SQL Server 2000 & 2005 Clustering
Chapter 1 – Basics of SQL Server Clustering
If your AAA critical SQL server faces a memory board failure, how long will be the outage? How much will this cost your business in productivity and data availability to the users? Being a SQL Server DBA can be demanding and stressful, as the success of your application is often a function of your database uptime. As DBA, we have some control over the uptime of SQL servers, but there are many uncertain areas, which we do not have full control of. There is not much a DBA can do if motherboard fails on a server. As you may already be aware, there is one way to help boost your SQL Server’s uptime, and that is by clustering your SQL Servers. This way, should one SQL Server fail in the cluster, another clustered server will automatically take over, keeping downtime to minutes, instead of hours or more.
Clustering can be best described as a technology that automatically allows one physical server to take over the tasks and responsibilities of another physical server that has failed. The obvious goal behind this, given that all computer hardware and software will eventually fail, is to ensure that users running AAA applications will have little or no downtime when such a failure occurs. Downtime can be very expensive, and our goal as DBA is to help reduce it as much as possible.
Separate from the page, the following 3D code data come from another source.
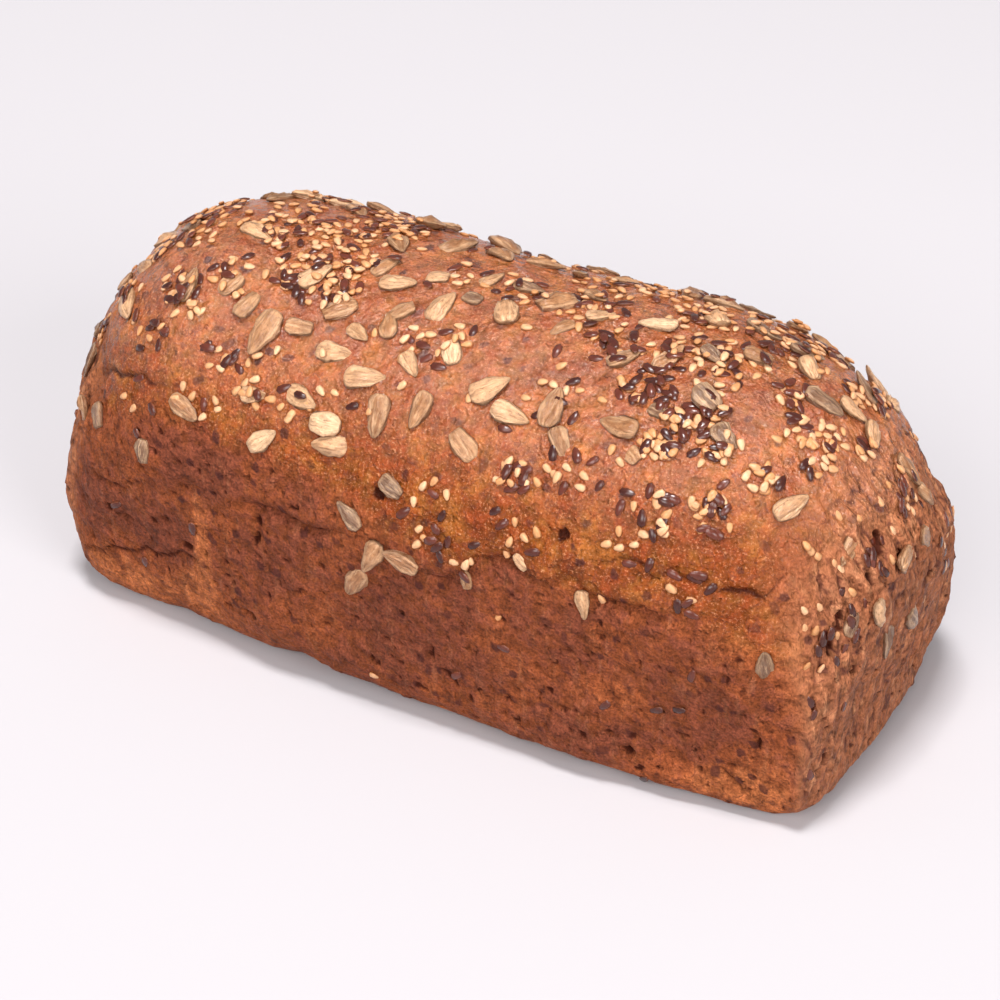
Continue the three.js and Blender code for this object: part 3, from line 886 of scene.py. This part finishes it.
def crust_colour(tree, crust):
    """The whole crust's colour, from its broad parts to its fine marks, with painted shade in its
    hollows and painted highlights on its skin, the ends' fold edges and the corner's line.
    """
    colours = bpy.context.scene.crust_colours
    base = blend(tree, crust.skin, tin_colour(tree, crust), skin_colour(tree, crust))
    base = blend(tree, compute(tree, "MULTIPLY", crust.ends, 0.65), base, colours.end_face)
    # Pale streaks: fibres on the sides, and on the ends partly painted highlight on the fold edges
    pale = compute(
        tree, "MULTIPLY", remap(tree, crust.streaks, 0.52, 0.75, 0.0, 0.5),
        crust.by_end(0.2, 1.0))
    base = blend(tree, pale, base, colours.fibre_and_highlight)
    base = blend(tree, remap(tree, crust.streaks, 0.45, 0.28, 0.0, 0.4), base, colours.dark_and_shade)

    shade = remap(tree, crust.mottling, 0.3, 0.7, 0.6, 1.34)
    base = blend(tree, 1.0, base, shade, "MULTIPLY")
    grained = compute(
        tree, "MULTIPLY", remap(tree, crust.rough, 0.0, 1.0, 0.5, 1.0), crust.by_end(1.0, 0.4))
    shade = remap(tree, crust.grain, 0.34, 0.66, 0.7, 1.28)
    base = blend(tree, grained, base, shade, "MULTIPLY")

    # Painted shade at the bottoms of the end's furrows, in the buried seeds' colour
    furrowed = compute(tree, "MULTIPLY_ADD", crust.blotches, 0.8, crust.furrow_shade)
    # Painted glints: pale specks on the smooth skin that stand for the sheen on its fine bumps
    painted_glints = compute(
        tree, "MULTIPLY", crust.skin, remap(tree, crust.grain, 0.55, 0.7, 0.0, 0.6))
    # Painted shade in creases, folds, holes and pits, made ragged by the mottling
    ragged = compute(tree, "MULTIPLY_ADD", crust.mottling, 0.8, crust.torn)
    # Marks over the base: painted shade in fine cracks and at the bottoms of the end's furrows,
    # painted glints on the skin, dark specks, painted shade in pits, seeds under the skin, painted
    # shade in creases, folds and holes, and the corner's pale line, partly a painted highlight.
    for share, mark in (
            (crack_shade_share(tree, crust), colours.dark_and_shade),
            (remap(tree, furrowed, 0.6, 1.4, 0.0, 0.8), colours.buried),
            (painted_glints, colours.fibre_and_highlight),
            (compute(tree, "MULTIPLY", crust.specks, 0.5), colours.dark_and_shade),
            (compute(tree, "MULTIPLY", crust.pits, 0.55), colours.crease),
            (sunken_share(tree, crust), colours.buried),
            (remap(tree, ragged, 0.58, 1.05, 0.0, 0.95), colours.crease),
            (compute(tree, "MULTIPLY", crust.corner, 0.1), colours.fibre_and_highlight)):
        base = blend(tree, share, base, mark)
    return base


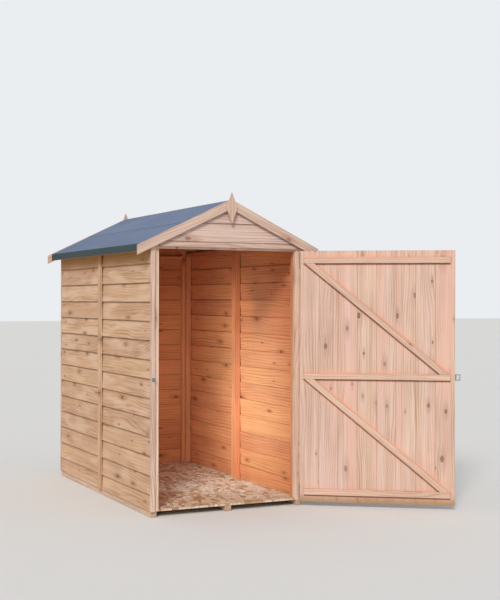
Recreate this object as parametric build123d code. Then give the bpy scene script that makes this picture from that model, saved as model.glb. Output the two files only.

More specifically, clustering refers to a group of two or more servers, also called nodes, that work together and represent themselves as a single virtual server to the network. In other words, when a client connects to clustered SQL Servers, it thinks there is only a single SQL Server, not more than one. When one of the nodes fails, its responsibilities are taken over by another server in the cluster, and the end-user notices little, if any differences before, during, and after the failover.
One very important aspect of clustering that often gets overlooked is that it is not a complete backup system for your databases. It is only one part of a multi-part strategy required to ensure minimum downtime and 100% recoverability.
The main benefits that clustering provides is the ability to recover from failed server hardware — excluding the shared disk, and failed software; such as failed services or a server lockup. It is not designed to protect data, to protect against a shared disk array from failing, to prevent hack attacks, to protect against network failure, or to prevent SQL Server from other potential disasters, such as power outages.
Clustering is just a part of an entire strategy needed to help reduce SQL Server downtime. You will also need to have a shared disk array that offers redundancy and make tape backups. So don’t think that clustering is all you need to create a highly available SQL Server system. It is just one part of it.
Chapter 2 – Types of SQL Server Clustering
Once you decide to go for clustered SQL Server, you have to choose the cluster layout. This choice is extremely important for architecting the clustering environment and it can be made upon your application and business needs. Let’s look at the configuration types.
Active / Passive
An Active/Passive, or Single Instance cluster, refers to a scenario where only one instance of SQL Server is running on one of the physical node in the cluster, and the other physical node does nothing, other then waiting to takeover should the primary node fail, or a manual failover for maintenance. From a performance perspective, this is the better solution. On the other hand, this option makes less productive use of your physical hardware, which means this solution is more expensive.
If an active node fails and there is a passive node available, applications and services running on the failed node can be transferred to the passive node. Since the passive node has no current workload, the server should be able to assume the workload of the failed server without any problems (assuming the hardware of the nodes is the same).
2-Node Clustering Active / Passive Scenario
In this case, let’s look at a two node example, Node X and Node Y. Node X will be configured as Active Node — Primary Owner of SQL Server instance and having that instance running on it. As you can see in the case below, Node Y is in passive or standby mode, doing nothing. The active cluster will be communicating and working along with the shared disks.
2-Node Clustering Active / Passive Failover Scenario
When a failover occurs on Node X, SQL Server instance A will get transferred, with all its running processes, connections, and responsibilities to Passive Node Y, and now Node Y will be the Active Node. As you can see, even after the failover, the active cluster is communicating and working with Shared Disks as usual, there is no change.
4-Node Clustering Active / Passive Scenario
In this case, let’s look at an example of four nodes, Node X and Node Y, Node XX and Node YY. Node X will be configured as an Active Node — Primary Owner of SQL Server Instance A and Node XX is also an Active Node – Primary Owner of SQL Server Instance AA. As you can see in below case Node Y and YY are in Passive, or Standby mode, doing nothing.